**INSTRUCTION**
Copy nothing but the lines below running from the line containing "const tin = new THREE.Group();" through the line containing "cad_parts[node].hide_render = cad_parts[node].hide_viewport", both end lines included.

++++ TASK MATERIAL

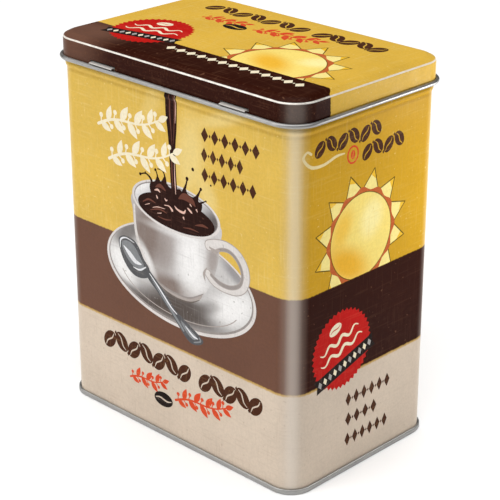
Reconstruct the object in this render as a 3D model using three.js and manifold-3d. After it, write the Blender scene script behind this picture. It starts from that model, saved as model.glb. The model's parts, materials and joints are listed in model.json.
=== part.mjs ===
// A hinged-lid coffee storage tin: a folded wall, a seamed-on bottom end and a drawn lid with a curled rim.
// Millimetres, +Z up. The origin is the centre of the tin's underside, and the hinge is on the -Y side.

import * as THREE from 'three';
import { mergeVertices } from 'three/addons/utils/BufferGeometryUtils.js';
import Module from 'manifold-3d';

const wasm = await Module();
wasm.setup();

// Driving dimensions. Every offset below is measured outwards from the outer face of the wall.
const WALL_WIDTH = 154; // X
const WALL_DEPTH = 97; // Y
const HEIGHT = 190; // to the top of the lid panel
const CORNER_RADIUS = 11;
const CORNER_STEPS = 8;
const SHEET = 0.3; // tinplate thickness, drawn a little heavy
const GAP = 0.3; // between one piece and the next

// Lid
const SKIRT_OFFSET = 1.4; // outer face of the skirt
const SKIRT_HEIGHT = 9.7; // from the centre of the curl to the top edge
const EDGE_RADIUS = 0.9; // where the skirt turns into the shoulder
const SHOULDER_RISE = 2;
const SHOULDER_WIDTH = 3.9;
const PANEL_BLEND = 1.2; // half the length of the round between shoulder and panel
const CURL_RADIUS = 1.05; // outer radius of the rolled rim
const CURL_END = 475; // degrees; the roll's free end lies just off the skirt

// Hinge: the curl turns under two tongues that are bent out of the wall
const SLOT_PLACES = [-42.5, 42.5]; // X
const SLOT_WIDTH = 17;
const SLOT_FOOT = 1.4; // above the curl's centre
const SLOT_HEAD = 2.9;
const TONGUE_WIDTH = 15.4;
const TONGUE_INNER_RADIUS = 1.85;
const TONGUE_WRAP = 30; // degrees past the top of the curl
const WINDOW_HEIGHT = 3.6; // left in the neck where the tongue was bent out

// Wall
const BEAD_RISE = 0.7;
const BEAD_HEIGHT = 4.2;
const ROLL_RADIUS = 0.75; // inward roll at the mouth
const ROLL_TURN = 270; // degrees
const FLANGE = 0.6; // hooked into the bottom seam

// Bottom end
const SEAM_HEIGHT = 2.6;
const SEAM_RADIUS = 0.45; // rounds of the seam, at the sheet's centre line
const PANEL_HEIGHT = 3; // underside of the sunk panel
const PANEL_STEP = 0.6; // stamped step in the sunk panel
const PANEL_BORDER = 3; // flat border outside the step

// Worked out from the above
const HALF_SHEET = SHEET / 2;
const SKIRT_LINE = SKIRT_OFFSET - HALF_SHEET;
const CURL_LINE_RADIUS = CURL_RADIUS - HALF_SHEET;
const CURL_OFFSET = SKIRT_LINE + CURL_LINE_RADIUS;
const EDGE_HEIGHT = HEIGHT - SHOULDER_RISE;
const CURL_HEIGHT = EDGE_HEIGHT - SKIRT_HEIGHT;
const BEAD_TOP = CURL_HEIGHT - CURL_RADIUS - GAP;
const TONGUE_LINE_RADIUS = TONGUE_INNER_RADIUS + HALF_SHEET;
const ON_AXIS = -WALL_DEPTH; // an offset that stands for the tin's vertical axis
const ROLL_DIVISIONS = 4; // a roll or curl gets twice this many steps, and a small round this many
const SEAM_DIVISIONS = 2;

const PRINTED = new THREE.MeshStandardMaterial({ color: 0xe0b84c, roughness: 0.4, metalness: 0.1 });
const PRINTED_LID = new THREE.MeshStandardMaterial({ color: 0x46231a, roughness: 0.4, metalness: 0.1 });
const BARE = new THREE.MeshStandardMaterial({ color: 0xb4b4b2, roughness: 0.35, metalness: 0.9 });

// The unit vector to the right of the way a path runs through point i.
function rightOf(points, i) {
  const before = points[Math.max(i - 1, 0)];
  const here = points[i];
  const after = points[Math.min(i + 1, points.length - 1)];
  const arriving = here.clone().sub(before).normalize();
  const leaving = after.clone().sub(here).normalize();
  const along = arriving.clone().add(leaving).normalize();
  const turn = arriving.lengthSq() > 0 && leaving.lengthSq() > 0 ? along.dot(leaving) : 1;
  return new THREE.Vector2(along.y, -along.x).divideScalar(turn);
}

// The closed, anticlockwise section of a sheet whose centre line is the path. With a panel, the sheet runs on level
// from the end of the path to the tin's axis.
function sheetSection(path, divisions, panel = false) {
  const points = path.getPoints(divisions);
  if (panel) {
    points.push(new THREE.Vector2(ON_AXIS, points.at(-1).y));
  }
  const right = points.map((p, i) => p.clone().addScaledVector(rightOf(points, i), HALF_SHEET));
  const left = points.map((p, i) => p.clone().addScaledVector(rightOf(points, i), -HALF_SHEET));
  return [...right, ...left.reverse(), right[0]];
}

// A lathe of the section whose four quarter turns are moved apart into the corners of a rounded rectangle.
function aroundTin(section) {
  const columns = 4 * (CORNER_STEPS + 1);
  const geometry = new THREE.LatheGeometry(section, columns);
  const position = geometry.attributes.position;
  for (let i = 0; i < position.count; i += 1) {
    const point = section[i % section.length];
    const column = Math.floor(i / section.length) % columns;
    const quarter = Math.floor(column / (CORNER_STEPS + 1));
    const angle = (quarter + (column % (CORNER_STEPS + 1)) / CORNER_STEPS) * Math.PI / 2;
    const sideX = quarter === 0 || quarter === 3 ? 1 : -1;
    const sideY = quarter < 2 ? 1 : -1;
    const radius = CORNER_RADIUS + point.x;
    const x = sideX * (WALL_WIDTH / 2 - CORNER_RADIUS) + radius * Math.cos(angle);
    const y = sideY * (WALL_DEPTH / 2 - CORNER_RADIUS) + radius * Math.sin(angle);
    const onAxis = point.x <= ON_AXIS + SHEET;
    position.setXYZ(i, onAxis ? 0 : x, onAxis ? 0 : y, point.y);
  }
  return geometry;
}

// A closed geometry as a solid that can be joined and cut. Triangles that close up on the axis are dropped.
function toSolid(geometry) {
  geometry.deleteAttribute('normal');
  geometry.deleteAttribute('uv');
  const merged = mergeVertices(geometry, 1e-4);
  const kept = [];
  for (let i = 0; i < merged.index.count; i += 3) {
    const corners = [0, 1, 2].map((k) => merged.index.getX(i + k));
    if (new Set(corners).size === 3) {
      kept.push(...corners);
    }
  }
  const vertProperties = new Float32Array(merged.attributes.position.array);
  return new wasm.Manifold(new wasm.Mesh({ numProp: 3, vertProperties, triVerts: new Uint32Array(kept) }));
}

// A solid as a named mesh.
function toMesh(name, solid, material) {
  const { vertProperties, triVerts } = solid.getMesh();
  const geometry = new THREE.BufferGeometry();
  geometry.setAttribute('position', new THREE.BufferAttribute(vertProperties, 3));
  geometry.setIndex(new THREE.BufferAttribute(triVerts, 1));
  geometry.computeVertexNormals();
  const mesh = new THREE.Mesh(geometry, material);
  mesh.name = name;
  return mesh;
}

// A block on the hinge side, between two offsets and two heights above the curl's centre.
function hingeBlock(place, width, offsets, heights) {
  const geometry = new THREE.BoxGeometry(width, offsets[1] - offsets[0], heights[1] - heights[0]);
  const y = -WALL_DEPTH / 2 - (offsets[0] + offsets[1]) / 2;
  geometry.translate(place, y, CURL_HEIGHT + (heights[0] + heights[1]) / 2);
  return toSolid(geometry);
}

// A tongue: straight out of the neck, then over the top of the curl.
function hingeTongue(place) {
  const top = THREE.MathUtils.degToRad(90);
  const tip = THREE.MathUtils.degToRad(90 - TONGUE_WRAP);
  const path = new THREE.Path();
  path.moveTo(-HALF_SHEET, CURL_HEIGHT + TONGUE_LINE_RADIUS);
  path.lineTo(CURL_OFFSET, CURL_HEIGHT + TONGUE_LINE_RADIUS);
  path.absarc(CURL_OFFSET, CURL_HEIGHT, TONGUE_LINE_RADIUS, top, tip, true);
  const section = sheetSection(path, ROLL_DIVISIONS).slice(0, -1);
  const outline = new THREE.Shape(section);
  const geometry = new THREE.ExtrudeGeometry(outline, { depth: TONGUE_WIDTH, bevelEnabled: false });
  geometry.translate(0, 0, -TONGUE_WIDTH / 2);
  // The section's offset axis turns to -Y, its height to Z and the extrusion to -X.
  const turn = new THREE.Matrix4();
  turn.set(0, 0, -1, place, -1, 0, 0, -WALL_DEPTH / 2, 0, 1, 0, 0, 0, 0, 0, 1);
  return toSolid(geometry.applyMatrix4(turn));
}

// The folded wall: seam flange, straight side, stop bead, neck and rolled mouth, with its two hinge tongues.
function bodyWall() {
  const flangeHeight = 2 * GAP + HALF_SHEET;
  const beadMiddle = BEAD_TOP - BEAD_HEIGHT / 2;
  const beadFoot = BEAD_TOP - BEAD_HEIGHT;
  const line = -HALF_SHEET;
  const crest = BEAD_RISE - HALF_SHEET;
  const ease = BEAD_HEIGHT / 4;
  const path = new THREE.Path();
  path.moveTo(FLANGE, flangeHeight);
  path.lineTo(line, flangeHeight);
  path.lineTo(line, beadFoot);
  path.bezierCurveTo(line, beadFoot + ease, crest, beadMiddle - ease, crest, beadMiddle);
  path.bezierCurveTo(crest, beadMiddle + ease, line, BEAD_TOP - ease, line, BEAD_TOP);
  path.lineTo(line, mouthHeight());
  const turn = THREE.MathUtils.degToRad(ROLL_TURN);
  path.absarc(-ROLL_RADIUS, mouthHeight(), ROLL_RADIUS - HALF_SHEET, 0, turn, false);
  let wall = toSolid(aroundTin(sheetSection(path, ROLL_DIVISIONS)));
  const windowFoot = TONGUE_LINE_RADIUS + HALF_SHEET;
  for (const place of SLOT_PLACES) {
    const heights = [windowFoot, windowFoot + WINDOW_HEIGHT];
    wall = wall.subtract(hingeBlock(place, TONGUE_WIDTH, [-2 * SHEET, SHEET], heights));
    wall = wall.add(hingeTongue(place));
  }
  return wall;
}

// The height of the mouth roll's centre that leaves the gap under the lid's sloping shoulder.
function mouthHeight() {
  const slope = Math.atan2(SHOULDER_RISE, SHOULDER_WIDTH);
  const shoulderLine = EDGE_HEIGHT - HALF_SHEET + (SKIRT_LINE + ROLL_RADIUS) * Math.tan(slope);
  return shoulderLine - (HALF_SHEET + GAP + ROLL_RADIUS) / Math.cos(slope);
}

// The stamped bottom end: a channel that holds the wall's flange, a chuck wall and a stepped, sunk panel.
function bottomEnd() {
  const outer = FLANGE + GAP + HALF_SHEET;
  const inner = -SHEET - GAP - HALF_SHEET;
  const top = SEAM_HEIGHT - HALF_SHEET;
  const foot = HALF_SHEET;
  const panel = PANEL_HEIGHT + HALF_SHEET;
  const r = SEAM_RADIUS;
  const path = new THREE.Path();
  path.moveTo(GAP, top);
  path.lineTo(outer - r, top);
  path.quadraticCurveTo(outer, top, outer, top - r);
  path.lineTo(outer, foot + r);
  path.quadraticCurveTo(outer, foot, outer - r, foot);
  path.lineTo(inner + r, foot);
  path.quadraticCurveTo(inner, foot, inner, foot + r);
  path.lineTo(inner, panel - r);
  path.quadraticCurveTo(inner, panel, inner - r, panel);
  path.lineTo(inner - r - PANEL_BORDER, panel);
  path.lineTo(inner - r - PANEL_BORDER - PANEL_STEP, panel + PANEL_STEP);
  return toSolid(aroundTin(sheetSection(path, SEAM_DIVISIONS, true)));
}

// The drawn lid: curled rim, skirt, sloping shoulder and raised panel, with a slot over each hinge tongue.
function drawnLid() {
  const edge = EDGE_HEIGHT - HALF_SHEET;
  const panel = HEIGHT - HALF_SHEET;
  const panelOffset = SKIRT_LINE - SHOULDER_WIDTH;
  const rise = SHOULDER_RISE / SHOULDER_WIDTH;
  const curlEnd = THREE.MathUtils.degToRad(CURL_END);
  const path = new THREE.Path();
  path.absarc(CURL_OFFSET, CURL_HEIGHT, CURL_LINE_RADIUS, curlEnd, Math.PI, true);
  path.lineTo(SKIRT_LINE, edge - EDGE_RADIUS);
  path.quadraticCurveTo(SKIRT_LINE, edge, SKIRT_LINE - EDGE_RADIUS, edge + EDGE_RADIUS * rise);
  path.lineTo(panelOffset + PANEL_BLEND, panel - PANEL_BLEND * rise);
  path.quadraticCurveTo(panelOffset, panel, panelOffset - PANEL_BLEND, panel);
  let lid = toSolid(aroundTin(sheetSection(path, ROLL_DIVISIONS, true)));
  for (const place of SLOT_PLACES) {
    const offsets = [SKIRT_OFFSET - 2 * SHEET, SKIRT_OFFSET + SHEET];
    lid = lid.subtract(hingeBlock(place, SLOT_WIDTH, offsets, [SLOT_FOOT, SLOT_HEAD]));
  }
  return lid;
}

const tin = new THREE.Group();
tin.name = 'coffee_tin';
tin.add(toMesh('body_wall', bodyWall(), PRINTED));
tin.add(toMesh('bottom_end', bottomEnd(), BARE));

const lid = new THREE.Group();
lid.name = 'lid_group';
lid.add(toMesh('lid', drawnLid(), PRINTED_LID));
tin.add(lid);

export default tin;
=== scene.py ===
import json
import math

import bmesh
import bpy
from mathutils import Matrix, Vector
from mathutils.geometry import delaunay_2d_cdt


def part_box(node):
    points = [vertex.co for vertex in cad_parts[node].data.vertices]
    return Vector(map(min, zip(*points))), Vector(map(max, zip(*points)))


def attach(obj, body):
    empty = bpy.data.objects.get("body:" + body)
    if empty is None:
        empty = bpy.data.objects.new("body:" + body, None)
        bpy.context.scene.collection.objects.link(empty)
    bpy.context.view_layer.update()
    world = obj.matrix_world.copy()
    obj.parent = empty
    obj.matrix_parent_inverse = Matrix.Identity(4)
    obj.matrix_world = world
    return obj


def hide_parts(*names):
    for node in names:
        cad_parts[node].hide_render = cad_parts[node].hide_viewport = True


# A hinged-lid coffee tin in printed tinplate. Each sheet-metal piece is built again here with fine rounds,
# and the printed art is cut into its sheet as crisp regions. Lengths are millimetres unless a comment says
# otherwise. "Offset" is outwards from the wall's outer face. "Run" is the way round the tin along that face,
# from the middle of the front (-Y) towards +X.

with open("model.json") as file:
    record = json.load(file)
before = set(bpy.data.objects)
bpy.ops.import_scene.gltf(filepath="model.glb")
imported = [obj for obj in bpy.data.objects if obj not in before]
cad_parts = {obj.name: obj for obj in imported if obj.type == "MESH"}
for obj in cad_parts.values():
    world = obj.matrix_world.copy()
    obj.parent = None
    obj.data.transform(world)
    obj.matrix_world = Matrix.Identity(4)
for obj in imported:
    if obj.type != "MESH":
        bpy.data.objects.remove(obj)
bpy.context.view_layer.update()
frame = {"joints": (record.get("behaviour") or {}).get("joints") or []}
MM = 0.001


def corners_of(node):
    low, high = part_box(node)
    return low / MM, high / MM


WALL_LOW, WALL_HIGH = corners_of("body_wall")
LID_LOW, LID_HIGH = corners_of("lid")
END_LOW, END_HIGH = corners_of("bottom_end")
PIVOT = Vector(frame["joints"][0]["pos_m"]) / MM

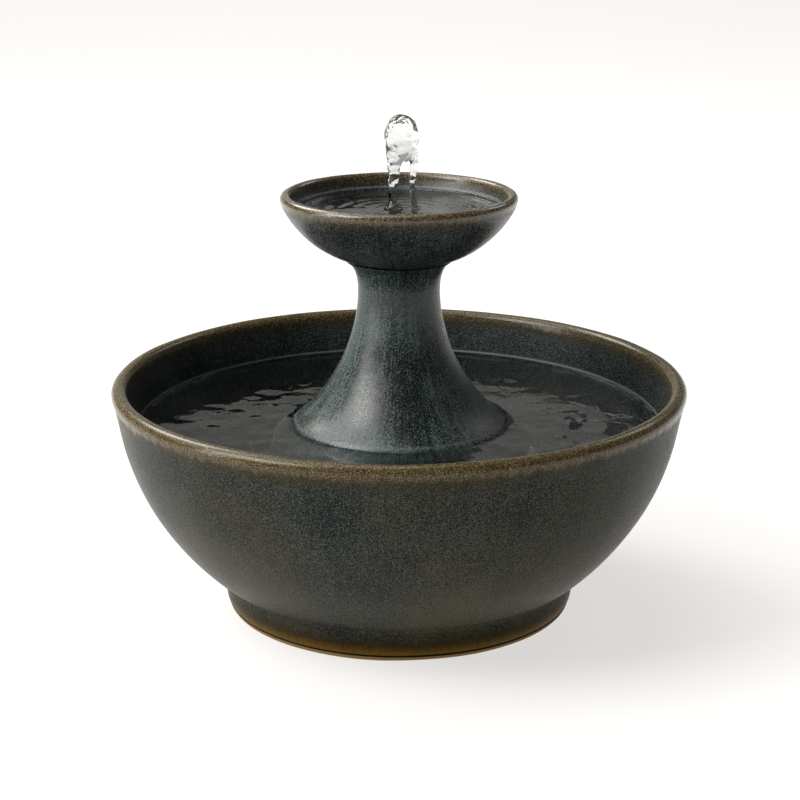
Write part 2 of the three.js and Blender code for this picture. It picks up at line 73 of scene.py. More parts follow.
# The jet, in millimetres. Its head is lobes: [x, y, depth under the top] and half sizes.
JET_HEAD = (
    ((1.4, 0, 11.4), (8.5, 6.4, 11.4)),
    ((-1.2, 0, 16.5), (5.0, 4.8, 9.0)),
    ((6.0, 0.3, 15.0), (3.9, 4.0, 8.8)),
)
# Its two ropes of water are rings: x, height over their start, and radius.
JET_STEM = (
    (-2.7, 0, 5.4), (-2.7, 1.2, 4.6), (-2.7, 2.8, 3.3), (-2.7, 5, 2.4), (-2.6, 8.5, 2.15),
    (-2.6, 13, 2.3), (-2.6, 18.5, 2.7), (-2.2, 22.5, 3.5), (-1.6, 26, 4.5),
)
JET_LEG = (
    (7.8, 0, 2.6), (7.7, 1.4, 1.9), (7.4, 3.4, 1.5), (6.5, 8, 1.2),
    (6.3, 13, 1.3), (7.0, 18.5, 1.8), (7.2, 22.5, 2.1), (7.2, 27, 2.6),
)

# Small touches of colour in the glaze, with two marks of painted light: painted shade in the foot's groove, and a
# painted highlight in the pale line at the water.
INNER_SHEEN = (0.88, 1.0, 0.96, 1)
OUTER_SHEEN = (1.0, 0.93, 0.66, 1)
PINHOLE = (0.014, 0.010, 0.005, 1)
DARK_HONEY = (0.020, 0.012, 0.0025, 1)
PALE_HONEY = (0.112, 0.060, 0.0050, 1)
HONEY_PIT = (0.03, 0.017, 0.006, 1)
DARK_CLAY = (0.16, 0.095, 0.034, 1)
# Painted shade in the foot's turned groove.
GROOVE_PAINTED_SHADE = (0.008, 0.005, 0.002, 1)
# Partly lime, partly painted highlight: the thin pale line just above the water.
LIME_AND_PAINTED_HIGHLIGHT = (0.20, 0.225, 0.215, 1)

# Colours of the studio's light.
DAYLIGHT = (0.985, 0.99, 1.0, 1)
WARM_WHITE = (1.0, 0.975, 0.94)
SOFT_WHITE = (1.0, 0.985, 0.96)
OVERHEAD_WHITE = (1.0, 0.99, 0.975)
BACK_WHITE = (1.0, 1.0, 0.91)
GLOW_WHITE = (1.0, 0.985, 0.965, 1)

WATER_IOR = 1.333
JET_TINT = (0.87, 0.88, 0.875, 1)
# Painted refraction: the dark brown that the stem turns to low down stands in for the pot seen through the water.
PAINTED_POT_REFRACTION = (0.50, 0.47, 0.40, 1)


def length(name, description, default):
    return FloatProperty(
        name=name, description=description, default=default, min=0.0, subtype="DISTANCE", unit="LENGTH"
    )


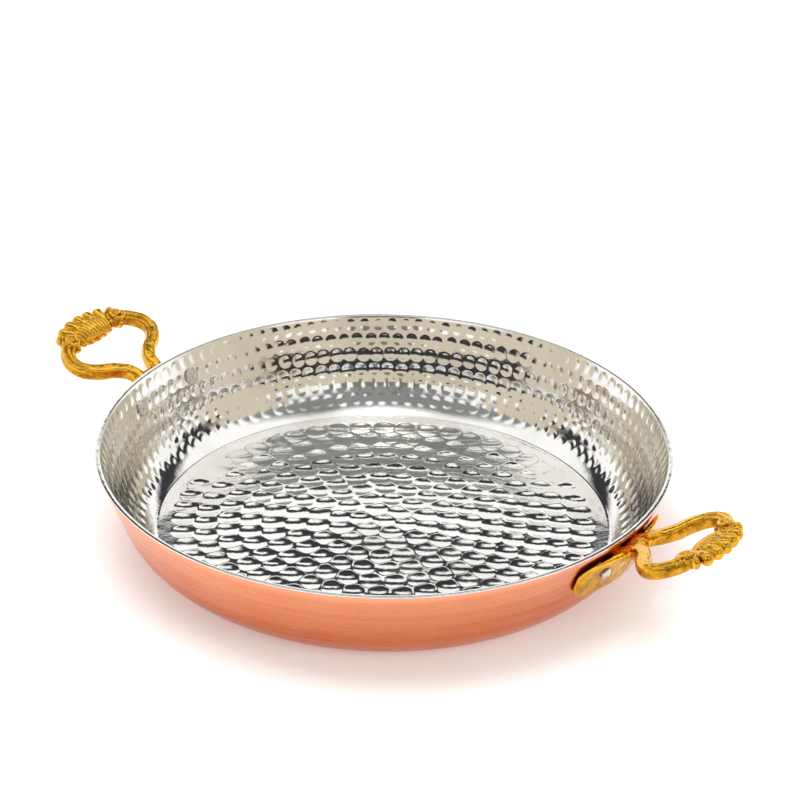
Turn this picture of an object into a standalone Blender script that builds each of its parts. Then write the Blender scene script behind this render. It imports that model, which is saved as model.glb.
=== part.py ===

++++++++

**EXERCISE OUTPUT**
const tin = new THREE.Group();
tin.name = 'coffee_tin';
tin.add(toMesh('body_wall', bodyWall(), PRINTED));
tin.add(toMesh('bottom_end', bottomEnd(), BARE));

const lid = new THREE.Group();
lid.name = 'lid_group';
lid.add(toMesh('lid', drawnLid(), PRINTED_LID));
tin.add(lid);

export default tin;
=== scene.py ===
import json
import math

import bmesh
import bpy
from mathutils import Matrix, Vector
from mathutils.geometry import delaunay_2d_cdt


def part_box(node):
    points = [vertex.co for vertex in cad_parts[node].data.vertices]
    return Vector(map(min, zip(*points))), Vector(map(max, zip(*points)))


def attach(obj, body):
    empty = bpy.data.objects.get("body:" + body)
    if empty is None:
        empty = bpy.data.objects.new("body:" + body, None)
        bpy.context.scene.collection.objects.link(empty)
    bpy.context.view_layer.update()
    world = obj.matrix_world.copy()
    obj.parent = empty
    obj.matrix_parent_inverse = Matrix.Identity(4)
    obj.matrix_world = world
    return obj


def hide_parts(*names):
    for node in names:
        cad_parts[node].hide_render = cad_parts[node].hide_viewport = True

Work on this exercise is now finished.